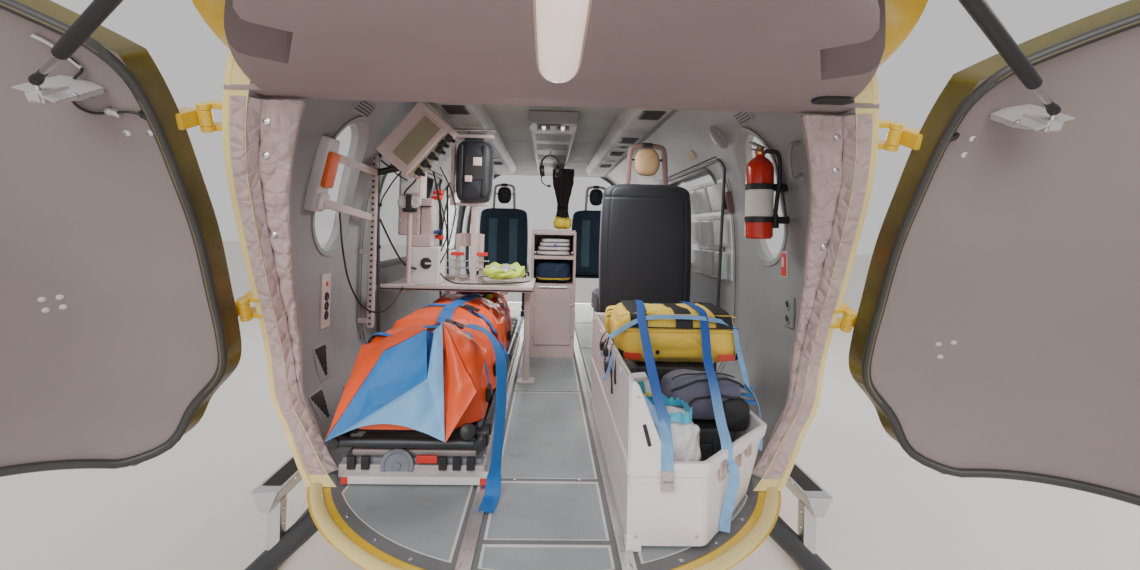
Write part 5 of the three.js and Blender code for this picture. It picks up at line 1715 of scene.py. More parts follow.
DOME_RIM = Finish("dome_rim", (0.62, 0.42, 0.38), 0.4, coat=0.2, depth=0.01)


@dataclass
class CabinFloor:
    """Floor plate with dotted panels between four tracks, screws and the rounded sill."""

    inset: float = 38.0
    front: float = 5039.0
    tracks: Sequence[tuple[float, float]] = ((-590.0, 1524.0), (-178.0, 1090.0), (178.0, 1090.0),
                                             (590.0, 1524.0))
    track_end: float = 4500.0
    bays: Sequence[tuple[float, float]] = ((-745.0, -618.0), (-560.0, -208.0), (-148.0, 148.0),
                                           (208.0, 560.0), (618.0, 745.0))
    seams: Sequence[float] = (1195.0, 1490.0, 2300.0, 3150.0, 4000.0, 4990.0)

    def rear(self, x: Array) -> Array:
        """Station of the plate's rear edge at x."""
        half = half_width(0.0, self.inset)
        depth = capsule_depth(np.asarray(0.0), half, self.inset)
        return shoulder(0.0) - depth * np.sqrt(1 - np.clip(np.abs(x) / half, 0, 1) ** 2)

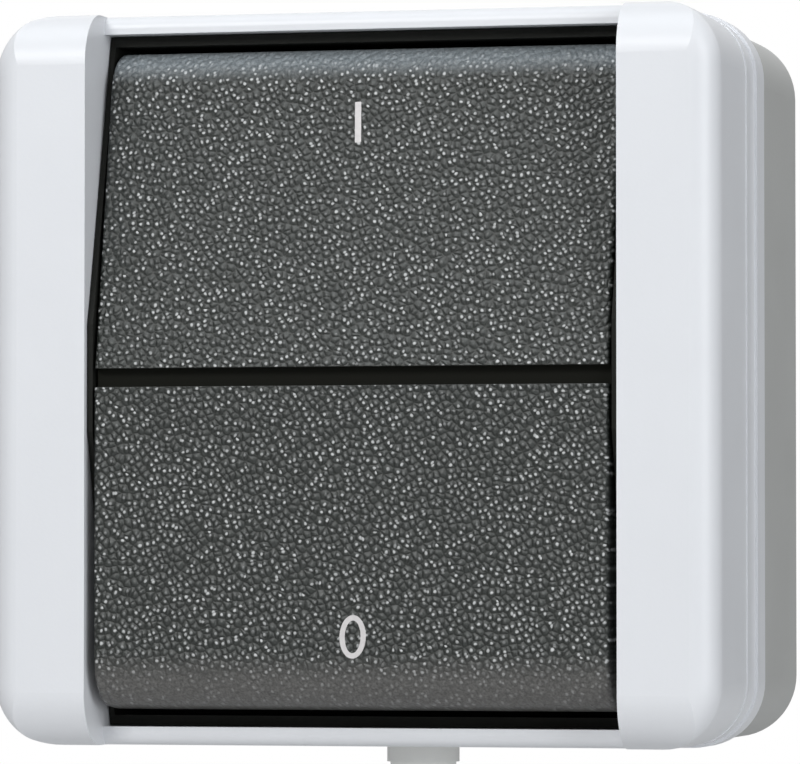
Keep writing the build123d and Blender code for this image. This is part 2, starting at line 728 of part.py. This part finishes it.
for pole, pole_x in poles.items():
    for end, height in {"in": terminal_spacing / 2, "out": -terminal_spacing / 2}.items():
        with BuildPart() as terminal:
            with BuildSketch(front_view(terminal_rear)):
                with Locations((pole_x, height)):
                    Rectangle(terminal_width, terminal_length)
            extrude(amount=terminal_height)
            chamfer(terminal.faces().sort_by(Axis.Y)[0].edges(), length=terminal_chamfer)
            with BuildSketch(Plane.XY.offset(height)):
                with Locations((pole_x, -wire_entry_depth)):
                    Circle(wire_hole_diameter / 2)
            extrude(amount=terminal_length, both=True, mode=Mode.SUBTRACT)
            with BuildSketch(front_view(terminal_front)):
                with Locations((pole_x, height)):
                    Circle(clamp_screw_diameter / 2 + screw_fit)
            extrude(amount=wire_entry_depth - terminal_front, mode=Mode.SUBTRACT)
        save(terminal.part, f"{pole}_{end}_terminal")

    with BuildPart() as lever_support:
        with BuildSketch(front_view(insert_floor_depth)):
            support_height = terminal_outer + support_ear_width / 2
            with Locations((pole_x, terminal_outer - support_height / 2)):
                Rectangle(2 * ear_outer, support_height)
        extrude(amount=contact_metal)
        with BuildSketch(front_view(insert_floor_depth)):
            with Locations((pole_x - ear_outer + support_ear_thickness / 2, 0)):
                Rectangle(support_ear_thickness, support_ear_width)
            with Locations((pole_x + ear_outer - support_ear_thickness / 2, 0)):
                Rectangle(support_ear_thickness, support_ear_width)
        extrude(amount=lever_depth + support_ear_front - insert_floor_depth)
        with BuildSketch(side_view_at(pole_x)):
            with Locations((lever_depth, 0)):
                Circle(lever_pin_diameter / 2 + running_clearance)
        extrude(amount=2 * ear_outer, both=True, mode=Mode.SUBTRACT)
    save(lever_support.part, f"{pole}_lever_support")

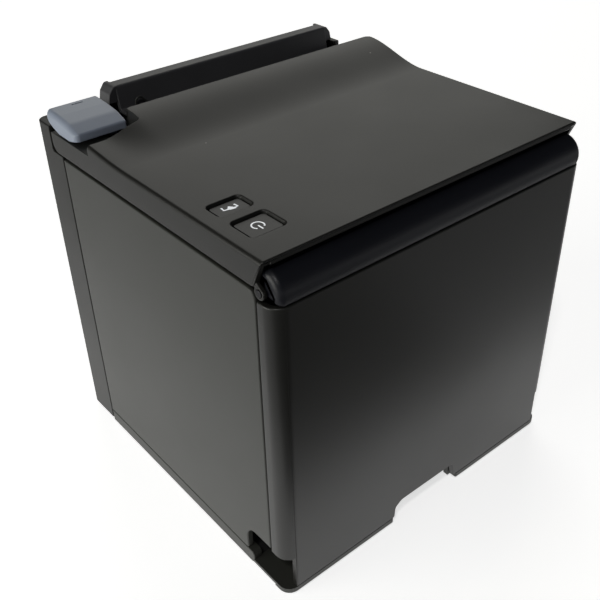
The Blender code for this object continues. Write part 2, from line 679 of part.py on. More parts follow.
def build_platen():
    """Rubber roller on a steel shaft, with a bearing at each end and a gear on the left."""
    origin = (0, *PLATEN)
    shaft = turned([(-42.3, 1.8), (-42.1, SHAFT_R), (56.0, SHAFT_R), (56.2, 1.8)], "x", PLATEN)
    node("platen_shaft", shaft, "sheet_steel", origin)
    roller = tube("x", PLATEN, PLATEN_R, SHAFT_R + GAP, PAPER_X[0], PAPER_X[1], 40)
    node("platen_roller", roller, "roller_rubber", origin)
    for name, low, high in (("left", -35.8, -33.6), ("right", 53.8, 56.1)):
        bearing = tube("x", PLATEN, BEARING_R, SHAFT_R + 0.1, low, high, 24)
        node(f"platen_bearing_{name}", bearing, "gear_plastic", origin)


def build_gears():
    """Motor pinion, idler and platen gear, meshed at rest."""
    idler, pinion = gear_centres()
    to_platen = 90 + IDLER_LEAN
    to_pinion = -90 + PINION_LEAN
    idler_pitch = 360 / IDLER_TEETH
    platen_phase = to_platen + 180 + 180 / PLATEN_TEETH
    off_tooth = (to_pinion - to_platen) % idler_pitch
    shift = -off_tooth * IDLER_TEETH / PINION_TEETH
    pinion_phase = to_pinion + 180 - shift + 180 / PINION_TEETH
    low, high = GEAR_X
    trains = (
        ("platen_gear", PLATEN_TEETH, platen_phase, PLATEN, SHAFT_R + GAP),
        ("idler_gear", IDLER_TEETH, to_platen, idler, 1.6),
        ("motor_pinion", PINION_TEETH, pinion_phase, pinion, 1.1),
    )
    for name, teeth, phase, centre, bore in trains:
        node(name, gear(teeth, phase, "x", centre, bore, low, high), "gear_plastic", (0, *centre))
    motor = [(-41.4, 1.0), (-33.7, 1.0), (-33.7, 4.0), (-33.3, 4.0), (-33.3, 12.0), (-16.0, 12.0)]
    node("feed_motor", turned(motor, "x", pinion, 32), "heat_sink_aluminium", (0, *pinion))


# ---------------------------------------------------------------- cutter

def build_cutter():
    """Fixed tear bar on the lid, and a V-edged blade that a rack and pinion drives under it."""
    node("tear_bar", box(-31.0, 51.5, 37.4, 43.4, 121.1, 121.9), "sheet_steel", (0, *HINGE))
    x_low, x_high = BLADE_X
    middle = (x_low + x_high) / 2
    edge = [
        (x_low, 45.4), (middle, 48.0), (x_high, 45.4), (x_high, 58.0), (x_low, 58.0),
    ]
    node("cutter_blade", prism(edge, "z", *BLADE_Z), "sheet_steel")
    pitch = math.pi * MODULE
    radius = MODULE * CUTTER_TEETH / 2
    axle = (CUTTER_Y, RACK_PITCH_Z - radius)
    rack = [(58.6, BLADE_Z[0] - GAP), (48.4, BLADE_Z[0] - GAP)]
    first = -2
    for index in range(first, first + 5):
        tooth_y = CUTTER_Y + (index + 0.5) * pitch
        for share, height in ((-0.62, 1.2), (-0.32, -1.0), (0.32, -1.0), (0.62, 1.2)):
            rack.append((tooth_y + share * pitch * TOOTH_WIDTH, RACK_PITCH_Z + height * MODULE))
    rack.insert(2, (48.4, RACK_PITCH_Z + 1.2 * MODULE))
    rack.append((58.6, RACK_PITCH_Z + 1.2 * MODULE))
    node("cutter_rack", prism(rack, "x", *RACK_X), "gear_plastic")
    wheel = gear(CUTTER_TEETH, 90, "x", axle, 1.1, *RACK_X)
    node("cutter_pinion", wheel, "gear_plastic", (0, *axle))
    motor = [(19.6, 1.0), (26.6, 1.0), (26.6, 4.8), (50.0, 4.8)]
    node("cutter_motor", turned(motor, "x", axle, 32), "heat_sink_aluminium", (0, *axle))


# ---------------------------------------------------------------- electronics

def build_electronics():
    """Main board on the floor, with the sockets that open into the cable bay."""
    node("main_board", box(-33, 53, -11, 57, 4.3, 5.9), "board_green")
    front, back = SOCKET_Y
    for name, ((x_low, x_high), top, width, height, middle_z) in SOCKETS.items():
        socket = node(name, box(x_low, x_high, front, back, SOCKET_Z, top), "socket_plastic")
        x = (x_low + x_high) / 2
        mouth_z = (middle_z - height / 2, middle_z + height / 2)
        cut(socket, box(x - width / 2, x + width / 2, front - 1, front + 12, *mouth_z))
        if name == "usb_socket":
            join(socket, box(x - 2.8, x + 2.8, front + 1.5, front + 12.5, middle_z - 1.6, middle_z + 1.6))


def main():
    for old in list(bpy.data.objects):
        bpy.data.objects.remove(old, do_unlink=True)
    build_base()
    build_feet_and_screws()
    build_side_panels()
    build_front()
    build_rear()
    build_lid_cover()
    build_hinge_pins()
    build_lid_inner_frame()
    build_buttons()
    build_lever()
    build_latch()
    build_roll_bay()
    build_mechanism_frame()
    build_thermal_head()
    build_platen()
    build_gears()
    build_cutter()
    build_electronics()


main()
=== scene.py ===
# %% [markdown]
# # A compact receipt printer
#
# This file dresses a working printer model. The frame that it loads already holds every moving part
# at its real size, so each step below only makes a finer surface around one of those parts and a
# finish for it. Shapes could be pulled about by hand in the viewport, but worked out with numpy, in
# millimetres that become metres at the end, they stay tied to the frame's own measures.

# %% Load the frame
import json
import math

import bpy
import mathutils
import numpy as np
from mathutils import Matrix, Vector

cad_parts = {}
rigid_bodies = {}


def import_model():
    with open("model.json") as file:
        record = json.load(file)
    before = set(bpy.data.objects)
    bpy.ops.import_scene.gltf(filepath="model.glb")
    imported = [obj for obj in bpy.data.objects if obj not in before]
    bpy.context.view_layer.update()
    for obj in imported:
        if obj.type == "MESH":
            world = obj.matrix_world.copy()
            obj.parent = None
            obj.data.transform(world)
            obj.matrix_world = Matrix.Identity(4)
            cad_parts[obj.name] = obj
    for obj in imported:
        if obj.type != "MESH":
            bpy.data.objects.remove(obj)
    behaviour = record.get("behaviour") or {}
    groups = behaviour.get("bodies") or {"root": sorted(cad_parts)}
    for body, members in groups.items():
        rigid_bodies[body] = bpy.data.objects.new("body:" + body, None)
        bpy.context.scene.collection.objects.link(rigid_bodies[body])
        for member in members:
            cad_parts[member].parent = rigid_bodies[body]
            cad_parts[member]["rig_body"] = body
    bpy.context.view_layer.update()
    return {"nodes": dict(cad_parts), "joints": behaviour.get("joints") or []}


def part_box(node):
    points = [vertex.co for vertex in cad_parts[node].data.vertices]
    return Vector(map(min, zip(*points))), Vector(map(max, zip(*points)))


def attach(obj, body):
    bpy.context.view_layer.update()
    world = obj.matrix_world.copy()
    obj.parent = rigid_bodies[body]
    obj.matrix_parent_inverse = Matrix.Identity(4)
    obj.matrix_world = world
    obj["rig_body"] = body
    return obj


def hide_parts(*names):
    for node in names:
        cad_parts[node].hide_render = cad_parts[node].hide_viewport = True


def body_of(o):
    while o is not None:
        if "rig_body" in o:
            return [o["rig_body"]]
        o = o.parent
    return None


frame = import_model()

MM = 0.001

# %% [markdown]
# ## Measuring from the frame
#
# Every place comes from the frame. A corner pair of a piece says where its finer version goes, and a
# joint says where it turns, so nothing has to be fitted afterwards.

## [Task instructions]
Beginning with the line that contains "build_hinge_pins()" and ending with the line that contains "obj.matrix_world = Matrix.Identity(4)", repeat exactly those lines and no others.

## [Solution to this exercise]
    build_hinge_pins()
    build_lid_inner_frame()
    build_buttons()
    build_lever()
    build_latch()
    build_roll_bay()
    build_mechanism_frame()
    build_thermal_head()
    build_platen()
    build_gears()
    build_cutter()
    build_electronics()


main()
=== scene.py ===
# %% [markdown]
# # A compact receipt printer
#
# This file dresses a working printer model. The frame that it loads already holds every moving part
# at its real size, so each step below only makes a finer surface around one of those parts and a
# finish for it. Shapes could be pulled about by hand in the viewport, but worked out with numpy, in
# millimetres that become metres at the end, they stay tied to the frame's own measures.

# %% Load the frame
import json
import math

import bpy
import mathutils
import numpy as np
from mathutils import Matrix, Vector

cad_parts = {}
rigid_bodies = {}


def import_model():
    with open("model.json") as file:
        record = json.load(file)
    before = set(bpy.data.objects)
    bpy.ops.import_scene.gltf(filepath="model.glb")
    imported = [obj for obj in bpy.data.objects if obj not in before]
    bpy.context.view_layer.update()
    for obj in imported:
        if obj.type == "MESH":
            world = obj.matrix_world.copy()
            obj.parent = None
            obj.data.transform(world)
            obj.matrix_world = Matrix.Identity(4)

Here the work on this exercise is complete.